The psychological strain of low-wage work was also severe, Ehrenreich said. “The thing that struck me was the constant suspicion of criminal tendencies,” she said, specifically mentioning the requisite drug tests for each job she applied and the interviews that would include personality tests.

She also spoke to the general lack of respect she was shown at work: She recalled conversations with Wal-mart employees whose managers would tell them to punch out for the day even though they “have a lot more work” to do.

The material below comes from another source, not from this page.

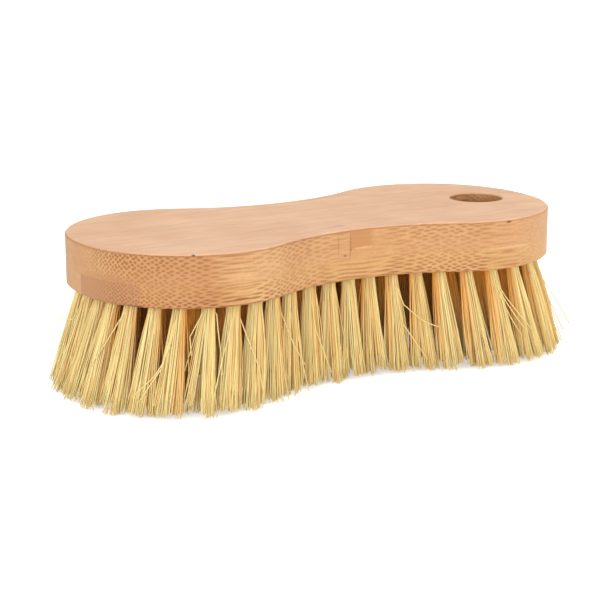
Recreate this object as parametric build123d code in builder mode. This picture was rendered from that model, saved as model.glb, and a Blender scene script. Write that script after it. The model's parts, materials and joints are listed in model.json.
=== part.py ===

She noted that “an estimated $106 billion – with a ‘B’ – in wages and other amounts is stolen from workers by employers annually.”

According to Ehrenreich, not only are employees deprived of wages that match their work, but also are they denied basic necessities on the job. “I used to think that bathroom breaks were a human right,” Ehrenreich said, going on to indicate that was not, in fact, the case at many of her workplaces.

Ehrenreich was quick to point out – especially to the crowd at a place of higher education – that “all the jobs I had were mentally challenging,” she said. “A Ph.D doesn’t help with mastering the computer system at a new restaurant you’re working at,” she explained. And when Ehrenreich spent time working in ladies’ wear at Wal-mart, she learned that “everything has to be put away by somebody … The point is that I had to know the exact location of hundreds of items that were rotated every several days.”

“I never used the word ‘unskilled’ to describe anybody’s job,” Ehrenreich said. “Everybody’s job deserves the utmost respect.”

Segueing into a commentary on the disconnect between wages and rent, Ehrenreich told anecdotes involving the living conditions – or lack thereof – of her fellow employees. While many workers took to residential motels, where rents could be paid by the week, Ehrenreich explained that she found these lodgings scarce because “there were families [already] here, with one queen-sized bed [also] functioning as their dining room table.”

And sometimes, she simply couldn’t afford it: “This [lifestyle] was expensive,” Ehrenreich admitted. “[One] motel was $250 a week. That was more than I was making a week at Wal-mart.” Additionally, since she had no kitchen and there were no grocery stores in these low-income neighborhoods, Ehrenreich and others were forced to find meals at convenience stores, an immediately more expensive diet than leftovers and home-cooked meals that require refrigeration. “It is expensive to be poor,” Ehrenreich said.

All the experiences that informed Nickel and Dimed took place before the recession began in 2008, and Ehrenreich speculated that now she likely would have encountered college graduates and even people with Masters and Ph.D degrees competing for low-wage work.

According to Ehrenreich, “We have a society that seems to persecute people for being poor,” as demonstrated by laws in many cities across the nation that literally fine or jail people for poverty or homelessness. In New York City it is illegal to put one’s feet up on a subway seat, and people traveling to and from work have been arrested on-site for this act, Ehrenreich reported. In Sarasota, Fla., it is illegal to “be asleep [in public] and when awakened to state that [one] has no other place to sleep,” Ehrenreich said. In Orlando, it is illegal to share food with the indigent in public, a law that has caused the arrest of many pacifists involved with the organization Food Not Bombs, which distributes free vegan meals in urban areas. In Los Angeles, police can arrest children on the streets during school hours and level truancy fines of up to $250.

Ehrenreich explained that “most of these so-called truants are late to school because the city bus that they ride was full and did not stop for them … I talked to mothers who said, ‘I don’t want to send my children to school because of the risk,’” she said. She also noted that some cities even present the incarcerated with a bill for their time spent in jail after it ends.

Ehrenreich added that according to the National Association for Criminal Defense Lawyers, upwards of 10 million U.S. citizens charged with misdemeanors see jail time or fines averaging between $200 and $500, and 75 percent of this population is made up of poor or indigent individuals.

She cited that 2.3 million Americans reside in prison and roughly the same number reside in public housing. “There’s a pattern here,” she said. “All I am asking is, ‘Could we stop the meanness?’ Stop treating workers like criminals … Stop harassing people for being homeless. In other words, my simple program: Stop kicking people who are already down.”